Clinical Research Quantifies Loads for Osseointegrated Lower Limb Prostheses
Prosthesis acceptance is a major determinant of people’s quality of life after amputation. Along with factors such as phantom limb pain, misaligned expectations for prosthesis, psychological adjustment and functionality, prosthetic socket issues are a primary reason for prosthesis rejection. Compression and friction forces imposed by the prosthetic socket on the skin of the residual limb results in problems ranging from discomfort in the stump to blisters, superficial infections to cancerous and non-cancerous tumors 1,2. Direct skeletal attachment of the limb prosthesis offers an effective solution to overcome these problems.

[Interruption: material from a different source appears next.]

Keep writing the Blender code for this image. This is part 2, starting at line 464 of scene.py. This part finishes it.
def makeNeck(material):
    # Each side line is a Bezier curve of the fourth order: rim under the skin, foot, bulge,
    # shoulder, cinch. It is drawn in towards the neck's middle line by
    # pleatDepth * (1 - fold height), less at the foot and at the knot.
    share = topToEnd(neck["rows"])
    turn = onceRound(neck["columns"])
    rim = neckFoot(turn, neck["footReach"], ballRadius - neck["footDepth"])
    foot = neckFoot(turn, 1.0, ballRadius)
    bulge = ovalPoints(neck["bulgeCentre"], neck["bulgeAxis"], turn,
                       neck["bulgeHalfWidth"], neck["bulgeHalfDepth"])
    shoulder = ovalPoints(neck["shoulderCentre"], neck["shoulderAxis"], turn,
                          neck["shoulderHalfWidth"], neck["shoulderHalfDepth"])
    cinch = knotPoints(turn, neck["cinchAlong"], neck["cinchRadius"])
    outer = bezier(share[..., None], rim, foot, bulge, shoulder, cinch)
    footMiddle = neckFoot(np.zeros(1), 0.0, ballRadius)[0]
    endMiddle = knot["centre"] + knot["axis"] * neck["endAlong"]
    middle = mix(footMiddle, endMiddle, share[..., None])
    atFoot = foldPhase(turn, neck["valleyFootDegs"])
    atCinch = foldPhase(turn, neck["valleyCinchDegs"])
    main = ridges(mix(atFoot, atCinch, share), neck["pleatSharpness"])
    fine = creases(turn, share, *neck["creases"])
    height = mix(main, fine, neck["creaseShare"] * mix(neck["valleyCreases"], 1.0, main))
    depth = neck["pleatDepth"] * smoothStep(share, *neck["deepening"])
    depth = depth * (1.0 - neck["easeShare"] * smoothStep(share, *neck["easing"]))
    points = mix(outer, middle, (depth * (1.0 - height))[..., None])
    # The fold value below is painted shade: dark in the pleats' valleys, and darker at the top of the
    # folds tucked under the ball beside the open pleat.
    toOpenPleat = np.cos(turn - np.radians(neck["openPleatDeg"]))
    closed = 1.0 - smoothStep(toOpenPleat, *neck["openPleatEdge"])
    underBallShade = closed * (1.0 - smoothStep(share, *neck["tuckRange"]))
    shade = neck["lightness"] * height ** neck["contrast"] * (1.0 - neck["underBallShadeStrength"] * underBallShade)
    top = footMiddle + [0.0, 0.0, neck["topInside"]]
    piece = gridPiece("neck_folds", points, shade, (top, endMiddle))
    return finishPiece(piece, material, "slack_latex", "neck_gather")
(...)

The OPRA™ Implant System by Integrum AB was the first clinically viable osseointegration system in 1990, pioneering the field of bone-anchored prosthesis for amputation rehabilitation.

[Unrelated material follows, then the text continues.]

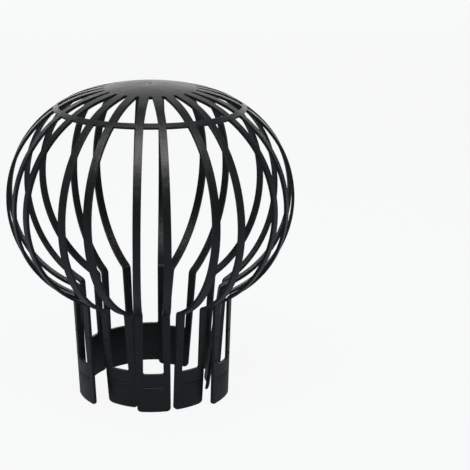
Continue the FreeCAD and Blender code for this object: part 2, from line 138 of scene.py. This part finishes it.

Researchers from the Sahlgrenska Academy of Clinical Sciences at the University of Gothenburg, Chalmers University of Technology, and Integrum AB recently published a study on the load exposure of the bone-anchored implant system during free and aided ambulation with the OPRA™ Implant System3. The study published in the IEEE Transactions on Medical Robotics and Bionics reports on 20 recipients of the OPRA™ Implant System, between the ages of 26 and 73, who performed level walking, ascending and descending slopes and stairs, while loads at the implant-prosthesis interface were measured. In addition, the study quantified how much the loads were reduced by walking with the support of an aid such as a walking stick or a crutch. This study provides quantitative information that can aid in personalized rehabilitation programs, walking strategies, and recommendations on the extent of walking aid usage.

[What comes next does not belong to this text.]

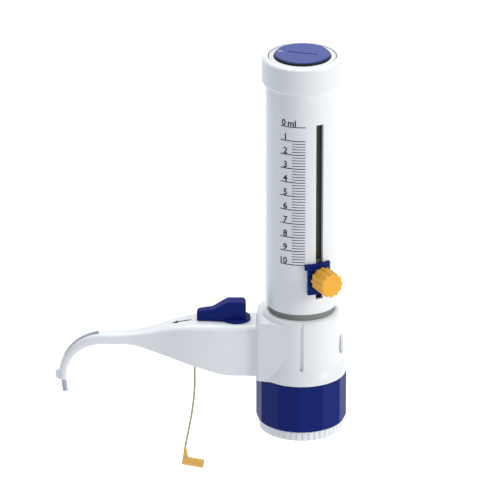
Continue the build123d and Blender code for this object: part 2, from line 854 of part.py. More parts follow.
knob_foot = plate_outside + knob_boss_length + face_gap
with BuildPart() as clamp_knob:
    with BuildSketch(slot_plane.offset(knob_foot)):
        with Locations((0, knob_height)):
            Circle(knob_core_radius)
            with PolarLocations(knob_radius - knob_lobe_radius, knob_lobes):
                Circle(knob_lobe_radius)
    extrude(amount=knob_length)
    knob_axis = Axis((0, 0, 0), slot_plane.z_dir)
    chamfer(clamp_knob.faces().sort_by(knob_axis)[-1].edges(), knob_edge / 2)
    with BuildSketch(slot_plane.offset(knob_foot)):
        with Locations((0, knob_height)):
            Circle(clamp_screw_radius + seat_gap)
    extrude(amount=clamp_screw_in_knob, mode=Mode.SUBTRACT)
keep(clamp_knob, "clamp_knob")

clamp_screw_tip = guide_radius + face_gap
with BuildPart() as clamp_screw:
    with BuildSketch(slot_plane.offset(clamp_screw_tip)):
        with Locations((0, knob_height)):
            Circle(clamp_screw_radius)
    extrude(amount=knob_foot + clamp_screw_in_knob - clamp_screw_tip)
keep(clamp_screw, "clamp_screw")


# ================================================================ discharge arm
def across_arm(distance):
    """Plane across the arm at a distance from the axis, with its own y upwards."""
    return Plane(origin=(-distance, 0, 0), x_dir=(0, -1, 0), z_dir=(-1, 0, 0))


tube_passage = tube_radius + running_fit


def eased(size, distance):
    """Size of the arm at a distance from the axis: level, a slope with rounded ends, then level."""
    at_block, at_neck, begins, ends, rounded = size
    along = min(max((distance - begins) / (ends - begins), 0), 1)
    from_end = min(along, 1 - along)
    if from_end < rounded:
        share = from_end**2 / (2 * rounded * (1 - rounded))
    else:
        share = (from_end - rounded / 2) / (1 - rounded)
    if along > from_end:
        share = 1 - share
    return at_block + (at_neck - at_block) * share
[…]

With proven improvements in the quality of life4,5 and increasing clinical acceptance of osseointegration as a solution to prosthetic socket problems, there is a need to expand the technical knowledge in the field of Osseointegration of Limb Prosthetics. As the pioneer in this field, Integrum AB supports and celebrates the value of this research to the Osseointegration community.
REFERENCES
[1]Hagberg K, Brånemark R. Consequences of non-vascular trans-femoral amputation: a survey of quality of life, prosthetic use and problems. Prosthet Orthot Int. 2001;25(3):186-194. doi:10.1080/03093640108726601
[2] Levy, S. W. Skin problems of the leg amputee. Prosthet Orthot Int. 1980;4(1), 37–44. https://doi.org/10.3109/03093648009103113
[3] A. Thesleff, E. Häggström, R. Tranberg, R. Zügner, A. Palmquist and M. Ortiz-Catalan, „Loads at the implant-prosthesis interface during free and aided ambulation in osseointegrated transfemoral prostheses. IEEE Transactions on Medical Robotics and Bionics. 2020 doi: 10.1109/TMRB.2020.3002259.
[4] Hagberg K, Häggström E, Uden M, Brånemark R. Socket versus bone-anchored trans-femoral prostheses: hip range of motion and sitting comfort. Prosthet Orthot Int. 2005;29(2):153-163. doi:10.1080/03093640500238014
[5] Häggström, E., Hagberg, K., Rydevik, B., & Brånemark, R. (2013). Vibrotactile evaluation: Osseointegrated versus socket-suspended transfemoral prostheses. J Rehabil Res Dev, 50(10), 1423–34.